▶ _TO DO_
Emit the entire listing verbatim.

▶ _COLLECTED MATERIAL_
##############################

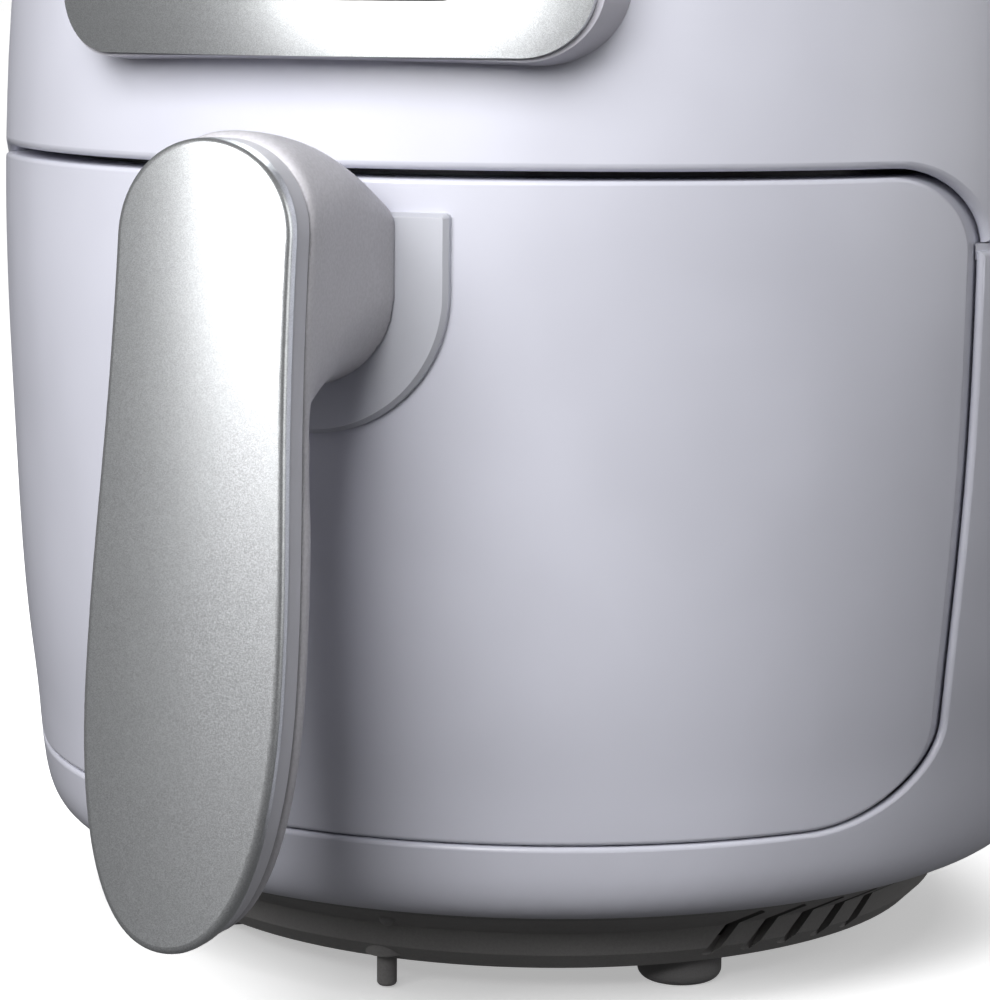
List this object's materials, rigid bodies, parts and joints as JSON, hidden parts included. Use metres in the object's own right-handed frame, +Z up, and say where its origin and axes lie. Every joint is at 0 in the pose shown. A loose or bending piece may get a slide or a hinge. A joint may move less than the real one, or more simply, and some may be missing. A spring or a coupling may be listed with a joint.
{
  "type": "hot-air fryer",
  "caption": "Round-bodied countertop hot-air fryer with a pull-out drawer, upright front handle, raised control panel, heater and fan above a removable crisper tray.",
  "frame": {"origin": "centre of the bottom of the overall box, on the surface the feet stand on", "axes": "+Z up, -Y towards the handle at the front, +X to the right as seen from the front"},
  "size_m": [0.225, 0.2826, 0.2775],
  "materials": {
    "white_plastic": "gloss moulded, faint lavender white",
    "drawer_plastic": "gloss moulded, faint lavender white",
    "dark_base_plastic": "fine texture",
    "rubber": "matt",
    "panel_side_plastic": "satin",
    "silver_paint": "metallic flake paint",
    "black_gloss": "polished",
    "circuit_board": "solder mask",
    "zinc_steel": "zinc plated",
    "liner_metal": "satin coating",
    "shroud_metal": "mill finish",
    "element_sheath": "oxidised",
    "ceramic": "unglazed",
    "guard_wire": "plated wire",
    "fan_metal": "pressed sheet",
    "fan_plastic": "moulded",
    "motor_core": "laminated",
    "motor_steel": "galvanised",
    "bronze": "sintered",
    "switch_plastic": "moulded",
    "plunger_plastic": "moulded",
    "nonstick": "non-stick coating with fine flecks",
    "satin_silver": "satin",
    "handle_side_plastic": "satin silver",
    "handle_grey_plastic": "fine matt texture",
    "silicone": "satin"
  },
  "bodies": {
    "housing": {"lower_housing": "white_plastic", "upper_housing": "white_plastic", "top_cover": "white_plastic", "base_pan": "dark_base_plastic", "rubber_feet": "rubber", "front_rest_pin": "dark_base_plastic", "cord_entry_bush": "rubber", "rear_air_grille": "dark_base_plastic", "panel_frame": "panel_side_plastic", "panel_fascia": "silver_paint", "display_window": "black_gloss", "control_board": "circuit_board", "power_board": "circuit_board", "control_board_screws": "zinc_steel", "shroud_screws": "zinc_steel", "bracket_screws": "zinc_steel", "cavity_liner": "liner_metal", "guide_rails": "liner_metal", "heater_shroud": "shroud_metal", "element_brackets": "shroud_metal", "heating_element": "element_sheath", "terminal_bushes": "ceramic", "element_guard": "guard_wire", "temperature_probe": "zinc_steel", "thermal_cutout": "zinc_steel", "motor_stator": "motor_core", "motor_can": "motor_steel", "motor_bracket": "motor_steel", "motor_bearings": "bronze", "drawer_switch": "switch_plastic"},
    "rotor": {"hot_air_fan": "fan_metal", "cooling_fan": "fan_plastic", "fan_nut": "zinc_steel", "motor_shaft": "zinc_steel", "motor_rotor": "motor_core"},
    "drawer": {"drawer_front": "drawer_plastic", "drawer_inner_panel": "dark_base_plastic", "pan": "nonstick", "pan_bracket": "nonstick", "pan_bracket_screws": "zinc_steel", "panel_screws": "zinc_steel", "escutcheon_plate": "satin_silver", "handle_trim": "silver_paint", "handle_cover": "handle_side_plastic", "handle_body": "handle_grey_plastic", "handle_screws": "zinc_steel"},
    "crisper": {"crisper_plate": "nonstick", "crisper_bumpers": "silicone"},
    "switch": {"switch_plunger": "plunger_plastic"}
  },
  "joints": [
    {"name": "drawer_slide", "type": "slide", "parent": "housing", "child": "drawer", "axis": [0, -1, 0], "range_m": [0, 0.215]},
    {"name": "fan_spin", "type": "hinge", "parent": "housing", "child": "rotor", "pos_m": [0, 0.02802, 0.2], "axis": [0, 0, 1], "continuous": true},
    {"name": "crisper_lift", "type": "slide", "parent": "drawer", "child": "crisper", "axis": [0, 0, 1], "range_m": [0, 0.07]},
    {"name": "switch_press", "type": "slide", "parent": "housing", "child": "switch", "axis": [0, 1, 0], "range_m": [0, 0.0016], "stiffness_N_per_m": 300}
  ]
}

##############################

▶ _CORRECT RESULT_
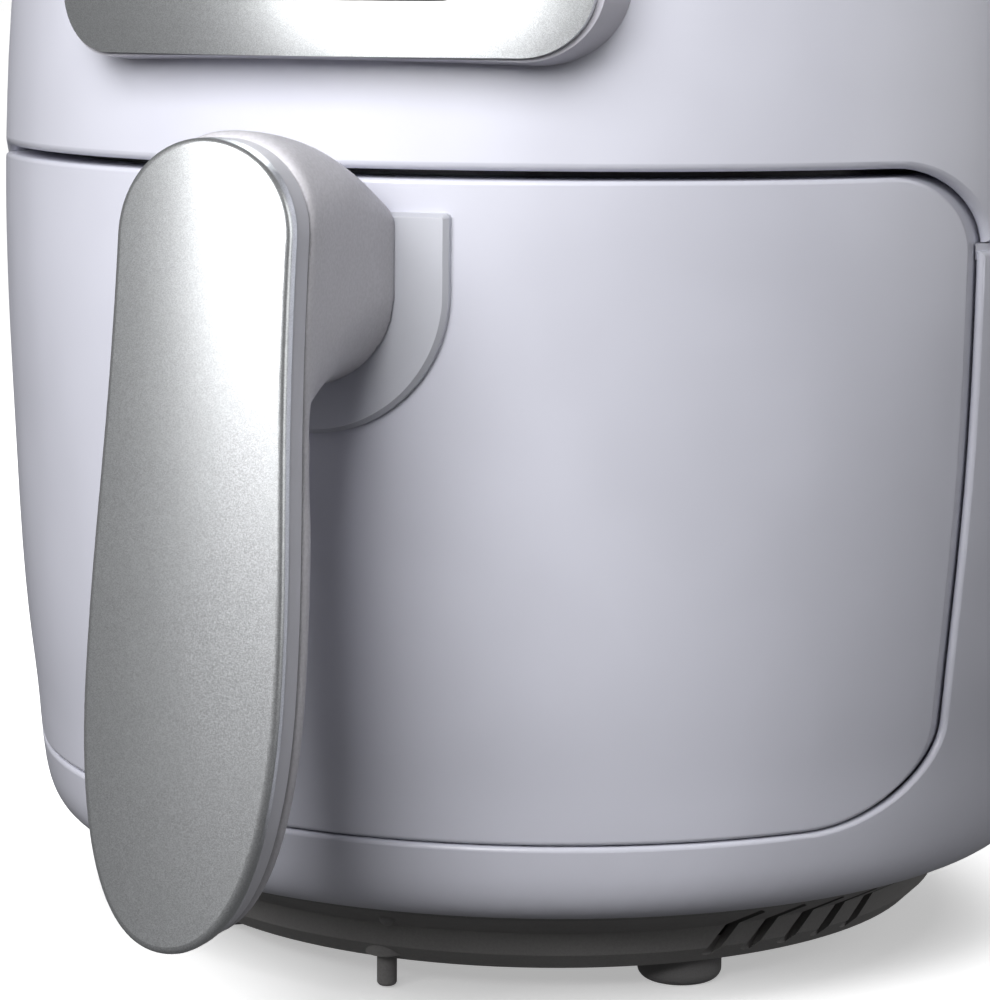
List this object's materials, rigid bodies, parts and joints as JSON, hidden parts included. Use metres in the object's own right-handed frame, +Z up, and say where its origin and axes lie. Every joint is at 0 in the pose shown. A loose or bending piece may get a slide or a hinge. A joint may move less than the real one, or more simply, and some may be missing. A spring or a coupling may be listed with a joint.
{
  "type": "hot-air fryer",
  "caption": "Round-bodied countertop hot-air fryer with a pull-out drawer, upright front handle, raised control panel, heater and fan above a removable crisper tray.",
  "frame": {"origin": "centre of the bottom of the overall box, on the surface the feet stand on", "axes": "+Z up, -Y towards the handle at the front, +X to the right as seen from the front"},
  "size_m": [0.225, 0.2826, 0.2775],
  "materials": {
    "white_plastic": "gloss moulded, faint lavender white",
    "drawer_plastic": "gloss moulded, faint lavender white",
    "dark_base_plastic": "fine texture",
    "rubber": "matt",
    "panel_side_plastic": "satin",
    "silver_paint": "metallic flake paint",
    "black_gloss": "polished",
    "circuit_board": "solder mask",
    "zinc_steel": "zinc plated",
    "liner_metal": "satin coating",
    "shroud_metal": "mill finish",
    "element_sheath": "oxidised",
    "ceramic": "unglazed",
    "guard_wire": "plated wire",
    "fan_metal": "pressed sheet",
    "fan_plastic": "moulded",
    "motor_core": "laminated",
    "motor_steel": "galvanised",
    "bronze": "sintered",
    "switch_plastic": "moulded",
    "plunger_plastic": "moulded",
    "nonstick": "non-stick coating with fine flecks",
    "satin_silver": "satin",
    "handle_side_plastic": "satin silver",
    "handle_grey_plastic": "fine matt texture",
    "silicone": "satin"
  },
  "bodies": {
    "housing": {"lower_housing": "white_plastic", "upper_housing": "white_plastic", "top_cover": "white_plastic", "base_pan": "dark_base_plastic", "rubber_feet": "rubber", "front_rest_pin": "dark_base_plastic", "cord_entry_bush": "rubber", "rear_air_grille": "dark_base_plastic", "panel_frame": "panel_side_plastic", "panel_fascia": "silver_paint", "display_window": "black_gloss", "control_board": "circuit_board", "power_board": "circuit_board", "control_board_screws": "zinc_steel", "shroud_screws": "zinc_steel", "bracket_screws": "zinc_steel", "cavity_liner": "liner_metal", "guide_rails": "liner_metal", "heater_shroud": "shroud_metal", "element_brackets": "shroud_metal", "heating_element": "element_sheath", "terminal_bushes": "ceramic", "element_guard": "guard_wire", "temperature_probe": "zinc_steel", "thermal_cutout": "zinc_steel", "motor_stator": "motor_core", "motor_can": "motor_steel", "motor_bracket": "motor_steel", "motor_bearings": "bronze", "drawer_switch": "switch_plastic"},
    "rotor": {"hot_air_fan": "fan_metal", "cooling_fan": "fan_plastic", "fan_nut": "zinc_steel", "motor_shaft": "zinc_steel", "motor_rotor": "motor_core"},
    "drawer": {"drawer_front": "drawer_plastic", "drawer_inner_panel": "dark_base_plastic", "pan": "nonstick", "pan_bracket": "nonstick", "pan_bracket_screws": "zinc_steel", "panel_screws": "zinc_steel", "escutcheon_plate": "satin_silver", "handle_trim": "silver_paint", "handle_cover": "handle_side_plastic", "handle_body": "handle_grey_plastic", "handle_screws": "zinc_steel"},
    "crisper": {"crisper_plate": "nonstick", "crisper_bumpers": "silicone"},
    "switch": {"switch_plunger": "plunger_plastic"}
  },
  "joints": [
    {"name": "drawer_slide", "type": "slide", "parent": "housing", "child": "drawer", "axis": [0, -1, 0], "range_m": [0, 0.215]},
    {"name": "fan_spin", "type": "hinge", "parent": "housing", "child": "rotor", "pos_m": [0, 0.02802, 0.2], "axis": [0, 0, 1], "continuous": true},
    {"name": "crisper_lift", "type": "slide", "parent": "drawer", "child": "crisper", "axis": [0, 0, 1], "range_m": [0, 0.07]},
    {"name": "switch_press", "type": "slide", "parent": "housing", "child": "switch", "axis": [0, 1, 0], "range_m": [0, 0.0016], "stiffness_N_per_m": 300}
  ]
}